Kristina Marinova: The Bus Came By and I Got On: Grateful Dead Piano Works
Navona Records

No one could possibly have expected the classically trained European pianist Kristina Marinova to follow her 2023 release Loves Me Not with a collection of Grateful Dead covers. Whereas the earlier release includes material by Satie, Scriabin, Rachmaninoff, Liszt, Bach, Schubert, Debussy, and others, the latest one draws for material from 1966, the year of the Dead's inception, to 1972, the year it issued the three-LP Live European Tour. Credit Marinova for seeing beyond the crazed stories about monumental acid trips and associated madness to recognize the incredible potential of the group's catalogue. Admittedly, no one will mistake a track from the new release for a sonata by Mozart or Prokofiev, but the rewards are plentiful nonetheless. There's nothing ironic about these performances either as Marinova delivers the pieces with genuine affection and sincerity. Who would have taken her for a Deadhead?

She smartly fashioned the selection to mirror a typical Dead concert, albeit one created with a seventy-minute running-time in mind (in contrast to the marathons the group, with its penchant for jamming, might deliver). A native of Plovdiv, Bulgaria, the NYC-based Marinova successfully translates the band's arrangements into pianistic form—not an easy thing to do when the vocal and instrumental blend concocted by guitarists Jerry Garcia and Bob Weir, bassist Phil Lesh, keyboardist Ron “Pigpen” McKernan, and drummers Bill Kreutzman and Mickey Hart remains so indelible.

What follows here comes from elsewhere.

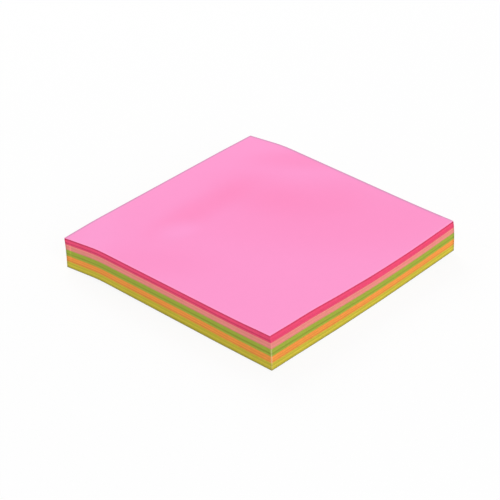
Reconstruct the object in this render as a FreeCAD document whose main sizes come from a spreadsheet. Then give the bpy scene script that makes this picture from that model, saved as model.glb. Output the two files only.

That bus Marinova got on? Well, the Dead had one, a 1965 Gillig called "Sugar Magnolia” that operated from 1967 to 1985, but the bus alluded to in the title comes from the Dead song "The Other One,” wherein Weir references Furthur, the 1939 International Harvester school bus famously associated with writer Ken Kesey (One Flew Over the Cuckoo's Nest) and his so-called Merry Pranksters; in the song, Weir sings, “The bus came by and I got on, that's when it all began / There was Cowboy Neal at the Wheel of a bus to never ever land,” the driver, of course, Beat Generation figure Neal Cassady.

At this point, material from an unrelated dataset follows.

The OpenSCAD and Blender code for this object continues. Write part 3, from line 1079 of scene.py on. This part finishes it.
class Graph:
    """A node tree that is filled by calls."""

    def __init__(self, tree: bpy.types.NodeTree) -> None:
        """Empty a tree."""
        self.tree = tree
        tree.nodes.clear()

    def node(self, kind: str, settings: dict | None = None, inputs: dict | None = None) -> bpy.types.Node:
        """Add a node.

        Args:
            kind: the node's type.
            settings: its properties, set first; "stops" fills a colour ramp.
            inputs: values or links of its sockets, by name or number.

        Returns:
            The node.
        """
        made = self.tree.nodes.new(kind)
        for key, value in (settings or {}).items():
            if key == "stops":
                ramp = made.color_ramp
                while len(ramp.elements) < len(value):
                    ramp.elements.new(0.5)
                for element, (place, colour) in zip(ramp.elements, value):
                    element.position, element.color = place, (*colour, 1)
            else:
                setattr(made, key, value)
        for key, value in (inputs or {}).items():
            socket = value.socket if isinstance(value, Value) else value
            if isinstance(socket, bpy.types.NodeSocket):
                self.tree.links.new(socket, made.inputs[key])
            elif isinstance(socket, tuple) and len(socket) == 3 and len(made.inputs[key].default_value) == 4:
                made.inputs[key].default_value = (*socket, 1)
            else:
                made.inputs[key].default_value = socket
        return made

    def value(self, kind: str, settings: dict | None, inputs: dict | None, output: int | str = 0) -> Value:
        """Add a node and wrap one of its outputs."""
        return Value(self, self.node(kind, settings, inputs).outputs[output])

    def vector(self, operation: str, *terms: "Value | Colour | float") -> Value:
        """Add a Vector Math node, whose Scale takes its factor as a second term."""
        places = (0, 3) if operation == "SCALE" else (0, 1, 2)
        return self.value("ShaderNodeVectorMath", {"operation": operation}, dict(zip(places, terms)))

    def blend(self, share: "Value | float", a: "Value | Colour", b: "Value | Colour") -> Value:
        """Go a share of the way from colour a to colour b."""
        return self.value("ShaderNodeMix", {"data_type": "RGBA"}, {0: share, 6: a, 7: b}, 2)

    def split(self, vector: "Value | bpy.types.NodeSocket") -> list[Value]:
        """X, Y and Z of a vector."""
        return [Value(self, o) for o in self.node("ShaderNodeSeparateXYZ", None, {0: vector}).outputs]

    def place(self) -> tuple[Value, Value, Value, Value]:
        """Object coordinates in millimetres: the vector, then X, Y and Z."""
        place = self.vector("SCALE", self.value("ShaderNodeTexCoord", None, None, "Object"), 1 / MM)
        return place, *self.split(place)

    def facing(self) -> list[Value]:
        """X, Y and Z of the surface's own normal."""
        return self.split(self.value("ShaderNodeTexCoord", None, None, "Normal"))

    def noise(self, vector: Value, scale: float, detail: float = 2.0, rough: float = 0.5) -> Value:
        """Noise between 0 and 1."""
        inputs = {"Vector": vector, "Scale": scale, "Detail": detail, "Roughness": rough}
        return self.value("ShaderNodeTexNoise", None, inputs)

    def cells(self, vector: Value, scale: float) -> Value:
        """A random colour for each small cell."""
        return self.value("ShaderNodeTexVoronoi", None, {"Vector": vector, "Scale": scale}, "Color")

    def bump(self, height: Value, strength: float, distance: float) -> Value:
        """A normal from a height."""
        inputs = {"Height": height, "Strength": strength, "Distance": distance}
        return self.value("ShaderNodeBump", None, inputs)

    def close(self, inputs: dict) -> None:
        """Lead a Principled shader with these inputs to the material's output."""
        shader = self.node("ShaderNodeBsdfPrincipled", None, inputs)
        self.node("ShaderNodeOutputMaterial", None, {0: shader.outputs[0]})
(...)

Some songs are packaged into medley-like form. The opening piece, for example, bookends "The Other One” with “Cryptical Envelopment” as an eleven-minute odyssey. In the penultimate spot, “Good Lovin' / Turn On Your Love Light / Not Fade Away / Goin' Down the Road Feeling Bad” takes the idea even further with an epic twelve-minute rendering. Right from the start, Marinova doesn't let her classical virtuosity get in the way of connecting with the Dead's songs, and the material's melodic richness keeps listening attention engaged. One comes away from the project impressed by how remarkably well-suited her gifts are to the band's music. The album also captures the band's stylistic breadth when the songs span blues, folk, balladry, gospel, psychedelia, and rock'n'roll.

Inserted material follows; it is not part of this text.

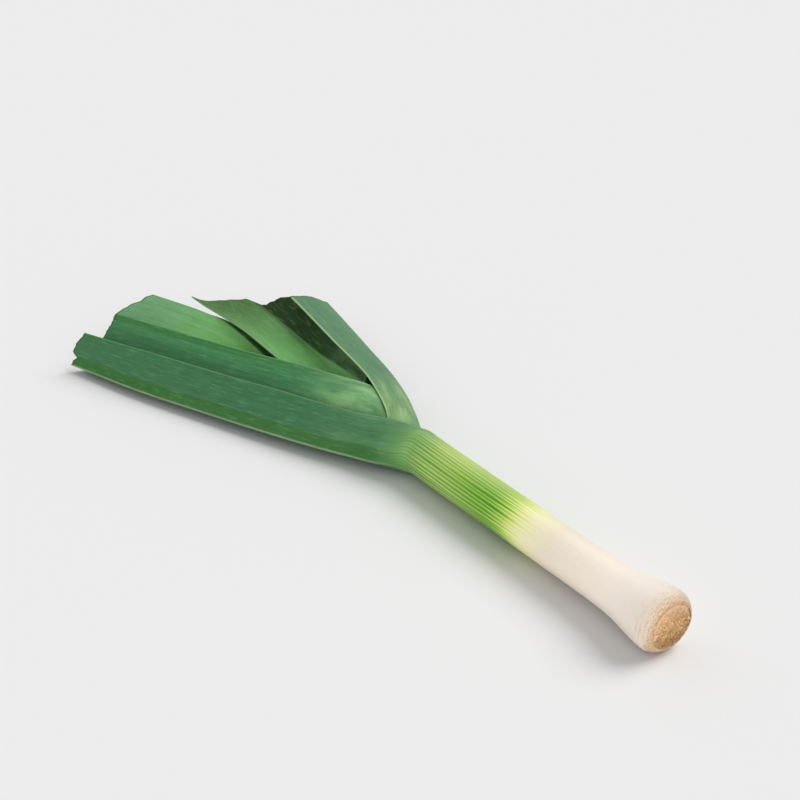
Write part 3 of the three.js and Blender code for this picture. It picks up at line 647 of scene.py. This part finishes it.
class Tree:
    """A material and short names for its nodes. A method named after a node returns its output socket."""

    def __init__(self, name):
        self.mat = bpy.data.materials.new(name)
        self.mat.use_nodes = True
        self.nt = self.mat.node_tree
        self.shader = next(n for n in self.nt.nodes if n.type == "BSDF_PRINCIPLED")

    def put(self, socket, value):
        if isinstance(value, bpy.types.NodeSocket):
            self.nt.links.new(value, socket)
        else:
            socket.default_value = value

    def node(self, kind, inputs, **settings):
        """A new node, its inputs by name or number and its own settings. Returns all its outputs."""
        n = self.nt.nodes.new("ShaderNode" + kind)
        for key, value in settings.items():
            setattr(n, key, value)
        for key, value in inputs.items():
            self.put(n.inputs[key], value)
        return n.outputs

    def shade(self, inputs):
        """Puts values and sockets on the shader's own inputs."""
        for key, value in inputs.items():
            self.put(self.shader.inputs[key], value)
        return self.mat

    def math(self, op, a, b=0.0, c=0.0):
        return self.node("Math", {0: a, 1: b, 2: c}, operation=op)[0]

    def mul(self, a, b):
        return self.math("MULTIPLY", a, b)

    def add(self, a, b):
        return self.math("ADD", a, b)

    def centred(self, noise, amount):
        """A noise of 0 to 1 turned into one about 0, amount wide."""
        return self.mul(self.math("SUBTRACT", noise, 0.5), amount)

    def step(self, x, lo, hi, out_lo=0.0, out_hi=1.0):
        inputs = {"Value": x, "From Min": lo, "From Max": hi, "To Min": out_lo, "To Max": out_hi}
        return self.node("MapRange", inputs, interpolation_type="SMOOTHSTEP")["Result"]

    def window(self, x, a, b, c, d):
        """Rises from a to b and falls from c to d."""
        return self.mul(self.step(x, a, b), self.step(x, c, d, 1.0, 0.0))

    def mix(self, a, b, fac, blend="MIX"):
        """Colour a with colour b over it. A Mix node has its colours at inputs 6 and 7 and output 2."""
        return self.node("Mix", {"Factor": fac, 6: a, 7: b}, data_type="RGBA", blend_type=blend)[2]

    def attribute(self, name):
        return self.node("Attribute", {}, attribute_name=name)["Vector"]

    def split(self, vector):
        return tuple(self.node("SeparateXYZ", {0: vector}))

    def join(self, x, y, z):
        return self.node("CombineXYZ", {0: x, 1: y, 2: z})[0]

    def noise(self, vector, scale, detail, rough):
        inputs = {"Vector": vector, "Scale": scale, "Detail": detail, "Roughness": rough}
        return self.node("TexNoise", inputs)[0]

    def cells(self, vector, scale):
        return self.node("TexVoronoi", {"Vector": vector, "Scale": scale})["Distance"]

    def bump(self, height, distance, strength):
        return self.node("Bump", {"Height": height, "Distance": distance, "Strength": strength})[0]

    def ramp(self, x, stops):
        """stops: (position 0..1, colour)"""
        n = self.nt.nodes.new("ShaderNodeValToRGB")
        self.put(n.inputs[0], x)
        el = n.color_ramp.elements
        while len(el) > 1:
            el.remove(el[0])
        el[0].position, el[0].color = stops[0]
        for pos, colour in stops[1:]:
            el.new(pos).color = colour
        return n.outputs[0]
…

Paired with “I Know You Rider,” the Deadhead favourite “China Cat Sunflower” chimes resplendently, its radiance almost Vince Guaraldi-like. “Black Throated Wind” oozes a similar kind of good-time uplift, as do the ragtime shuffle “Ramble On Rose” and the cheeky reverie “El Paso.” It's easy to understand why “Uncle John's Band” was beloved by Deadheads when its warm melodies resonate so enticingly, and for a band known for Dionysian wildness, the lyrical and soulful tunes “Morning Dew” and “Brokedown Palace” (hear the echoes of “Let it Be” that emerge in the gospel-tinged song's melodies) remind us it could play gently too. McKernan's blues songs were a key part of the Dead's catalogue, and to that end the album includes the moaning “Hurts Me Too,” a perfect outlet for Marinova's bluesy side. As the end approaches, the spirit of vintage rock'n'roll animates the infectious final medley when “Good Lovin'” kickstarts the swinging saga.

Tom Wolfe, the author, of course, of The Electric Kool-Aid Acid Test, quoted Kesey as saying, ”You're either on the bus or off the bus.” Marinova's clearly on, and you can be too. With so many songs in the band's catalogue to pull from, let's hope she stays on long enough to craft a second volume as commendable as this one.